Qu’on les appelle « volonté générale » ou « Léviathan », toutes ces approches attribuent un certain rôle à la politique. Celui-ci consiste à éviter la guerre de tous contre tous. La débrouillardise entrepreneuriale tant promue rompt avec cette tradition et peut potentiellement accentuer les inégalités sociales. Pour cette raison, il est du devoir des responsables politiques de ne pas ériger la débrouillardise en politique publique. Car, en dépolitisant ces questions, c’est la légitimité politique et morale de l’État qui s’étiole. Prendre conscience de cette réalité doit avoir pour conséquence d’appeler les citoyens à participer aux débats publics et aux décisions politiques afin de favoriser l’avènement d’un État juste pour tous.
Références :
Gadamer, Hans-Georg ([1960] 2010) : Wahrheit und Methode. Grundzüge einer philosophischen Hermeneutik. Band 1, Tübingen, Éditions Mohr Siebeck, p.270.

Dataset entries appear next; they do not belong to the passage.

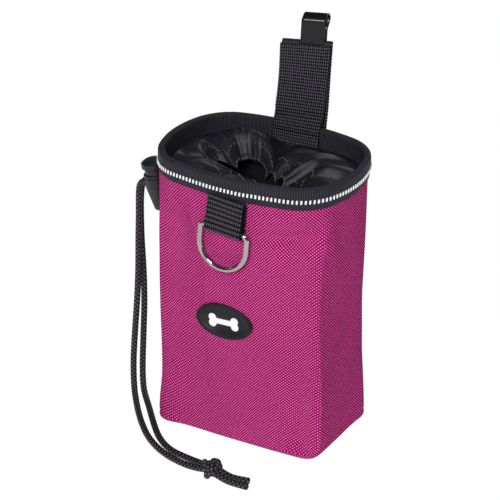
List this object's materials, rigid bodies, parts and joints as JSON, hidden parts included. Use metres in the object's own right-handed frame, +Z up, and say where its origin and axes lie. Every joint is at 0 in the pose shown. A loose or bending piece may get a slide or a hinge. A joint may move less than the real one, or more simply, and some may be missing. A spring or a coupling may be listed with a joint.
{
  "type": "treat pouch",
  "caption": "Soft oval-rimmed tub with a drawstring collar, cord lock, front D-ring, oval label and a webbing hanger with a steel belt clip.",
  "frame": {"origin": "middle of the base's underside, where the pouch stands", "axes": "+Z up through the mouth, -Y out of the front with the D-ring and label, -X towards the cord lock"},
  "size_m": [0.1265, 0.1218, 0.2087],
  "materials": {
    "pouch_cloth": "magenta Oxford weave polyester with a slight coated sheen",
    "board_plastic": "thin black polypropylene board",
    "lining_nylon": "black nylon lining, slightly glossy and creased",
    "hoop_steel": "flat spring steel band",
    "binding_tape": "black grosgrain tape with fine upright ribs",
    "reflective_yarn": "light grey reflective yarn",
    "braided_cord": "black braided polyester cord",
    "eyelet_metal": "black painted brass eyelet",
    "webbing": "black ribbed nylon webbing",
    "ring_nickel": "polished nickel plated wire",
    "label_rubber": "dark grey moulded rubber",
    "label_yarn": "black stitching",
    "label_print": "raised white print",
    "clip_steel": "spring steel with glossy black paint, scuffed at the bend",
    "lock_plastic": "black moulded plastic with a soft shine",
    "spring_steel": "bright spring wire"
  },
  "bodies": {
    "pouch": {"outer_shell": "pouch_cloth", "base_panel": "pouch_cloth", "base_board": "board_plastic", "lining": "lining_nylon", "rim_hoop": "hoop_steel", "rim_binding": "binding_tape", "reflective_thread": "reflective_yarn", "drawstring_collar": "lining_nylon", "drawstring_loop": "braided_cord", "cord_strand_front": "braided_cord", "cord_strand_rear": "braided_cord", "cord_tail_front": "braided_cord", "cord_tail_rear": "braided_cord", "cord_knot": "braided_cord", "cord_eyelet": "eyelet_metal", "eyelet_washer": "eyelet_metal", "ring_loop": "webbing", "label_patch": "label_rubber", "label_thread": "label_yarn", "label_bone": "label_print", "hanger_tab_inner": "webbing", "hanger_tab_outer": "webbing"},
    "ring": {"d_ring": "ring_nickel"},
    "hanger": {"hanger_strap_front": "webbing", "hanger_strap_rear": "webbing", "belt_clip": "clip_steel"},
    "clip_leg": {"clip_spring_leg": "clip_steel"},
    "lock": {"lock_body": "lock_plastic", "lock_spring": "spring_steel"},
    "plunger": {"lock_plunger": "lock_plastic"}
  },
  "joints": [
    {"name": "ring_swing", "type": "hinge", "parent": "pouch", "child": "ring", "pos_m": [0.00007, -0.03943, 0.12557], "axis": [-0.9954, 0, 0.0958], "range_deg": [-6, 160]},
    {"name": "hanger_fold", "type": "hinge", "parent": "pouch", "child": "hanger", "pos_m": [0, 0.0393, 0.1542], "axis": [0.9903, 0.1392, 0], "range_deg": [-80, 50], "stiffness_Nm_per_rad": 0.03},
    {"name": "clip_open", "type": "hinge", "parent": "hanger", "child": "clip_leg", "pos_m": [0.00142, 0.04929, 0.20358], "axis": [0.9903, 0.1392, 0], "range_deg": [0, 9], "stiffness_Nm_per_rad": 1.5},
    {"name": "lock_slide", "type": "slide", "parent": "pouch", "child": "lock", "axis": [0.9903, 0, 0.1392], "range_m": [0, 0.002]},
    {"name": "lock_press", "type": "slide", "parent": "lock", "child": "plunger", "axis": [0.1392, 0, -0.9903], "range_m": [0, 0.0026], "stiffness_N_per_m": 800, "springref_m": -0.003, "deforming": ["lock_spring"]}
  ]
}
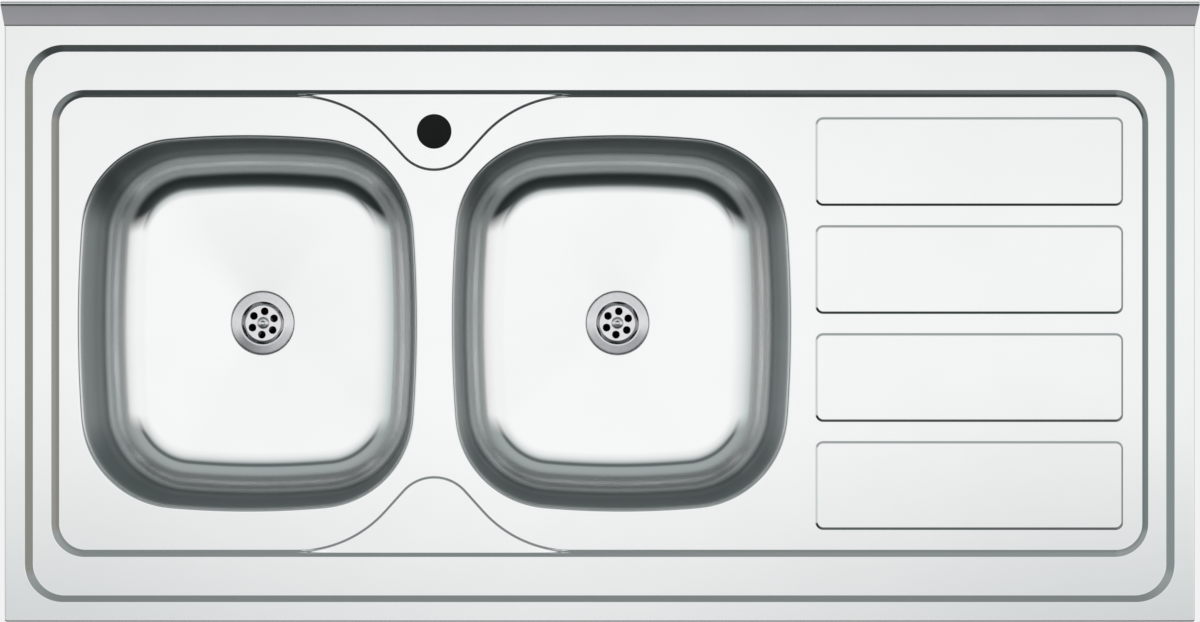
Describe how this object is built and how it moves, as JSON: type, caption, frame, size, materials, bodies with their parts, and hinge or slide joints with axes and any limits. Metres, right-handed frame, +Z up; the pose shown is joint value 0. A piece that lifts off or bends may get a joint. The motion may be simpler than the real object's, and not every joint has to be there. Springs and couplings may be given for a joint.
{
  "type": "double bowl kitchen sink",
  "caption": "Lay-on stainless steel kitchen sink with rounded bowls, tap ledge, raised-panel drainer, rear upstand and screwed strainer wastes.",
  "frame": {"origin": "middle of the front return flange's underside, the face that rests on the cabinet", "axes": "+X to the right along the front edge, towards the drainer; +Y to the rear, towards the upstand; +Z up"},
  "size_m": [1.196, 0.6218, 0.2539],
  "materials": {
    "satin_stainless": "satin pressed stainless steel",
    "polished_stainless": "polished stainless steel",
    "galvanised_steel": "dull galvanised",
    "damping_bitumen": "matt pressed bitumen sheet",
    "seal_rubber": "matt moulded rubber",
    "waste_plastic": "satin moulded polypropylene",
    "insert_brass": "turned brass"
  },
  "bodies": {
    "root": {"sink_top": "satin_stainless", "left_bowl": "satin_stainless", "right_bowl": "satin_stainless", "tap_hole_stiffener": "galvanised_steel", "drainer_stiffener_front": "galvanised_steel", "drainer_stiffener_rear": "galvanised_steel", "front_left_bracket": "galvanised_steel", "rear_left_bracket": "galvanised_steel", "front_right_bracket": "galvanised_steel", "rear_right_bracket": "galvanised_steel", "left_bowl_damping_pad": "damping_bitumen", "right_bowl_damping_pad": "damping_bitumen", "left_strainer": "polished_stainless", "right_strainer": "polished_stainless", "left_strainer_screw": "polished_stainless", "right_strainer_screw": "polished_stainless", "left_flange_seal": "seal_rubber", "right_flange_seal": "seal_rubber", "left_body_washer": "seal_rubber", "right_body_washer": "seal_rubber", "left_waste_body": "waste_plastic", "right_waste_body": "waste_plastic", "left_screw_insert": "insert_brass", "right_screw_insert": "insert_brass"}
  },
  "joints": []
}
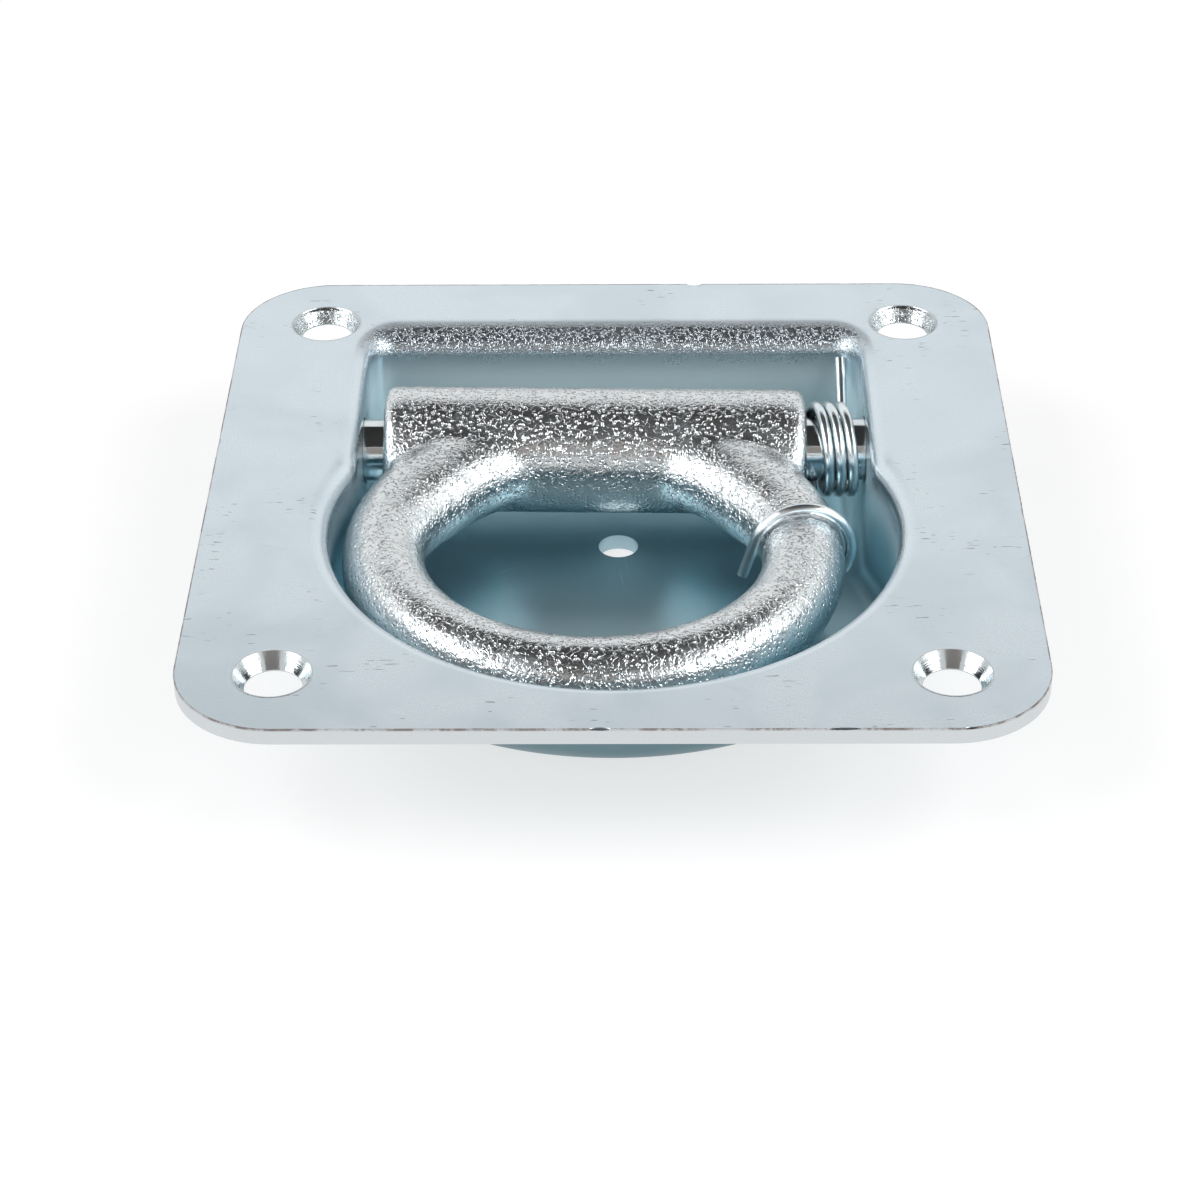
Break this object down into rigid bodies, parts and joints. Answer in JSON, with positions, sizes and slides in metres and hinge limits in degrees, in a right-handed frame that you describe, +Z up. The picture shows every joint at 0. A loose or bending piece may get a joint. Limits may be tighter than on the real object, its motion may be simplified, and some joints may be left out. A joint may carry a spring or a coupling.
{
  "type": "recessed ring tie down",
  "caption": "Recessed tie down: a pressed steel pan with a screw flange holds a forged round lashing ring on a cross pin, and a torsion spring keeps the ring folded flat.",
  "frame": {"origin": "under the middle of the flange, at the level of the pan's underside", "axes": "+Z up out of the floor that the pan is sunk in; the folded ring points to -Y and hinges at the +Y side; +X is the spring's side"},
  "size_m": [0.12, 0.1218, 0.0252],
  "materials": {
    "zinc_sheet": "pressed sheet steel, bright zinc with a light blue passivation, satin with fine scratches",
    "zinc_forging": "forged steel, bright zinc over a pebbled forging skin",
    "zinc_pin": "smooth round bar, bright zinc",
    "spring_wire": "drawn spring wire, bright zinc"
  },
  "bodies": {
    "base": {"base_plate": "zinc_sheet", "hinge_pin": "zinc_pin", "torsion_spring": "spring_wire"},
    "ring": {"lashing_ring": "zinc_forging"}
  },
  "joints": [
    {"name": "ring_hinge", "type": "hinge", "parent": "base", "child": "ring", "pos_m": [0, 0.0239, 0.0155], "axis": [-1, 0, 0], "range_deg": [0, 143], "stiffness_Nm_per_rad": 0.05, "springref_deg": -57.3, "deforming": ["torsion_spring"]}
  ]
}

Galluzzo, Anthony (2023) : Le mythe de l’entrepreneur. Défaire l’imaginaire de la Silicon Valley. Paris, Éditions la Découverte, p.50
Médard, Jean-François (1990) : L’État patrimonialisé. Politique africaine, vol. 39, no 1, p. 27.
Ricoeur, Paul ([1983] 2018). Préface de Hannah Arendt Condition de l’homme moderne, Paris, Éditions Calmann Lévy, page 33.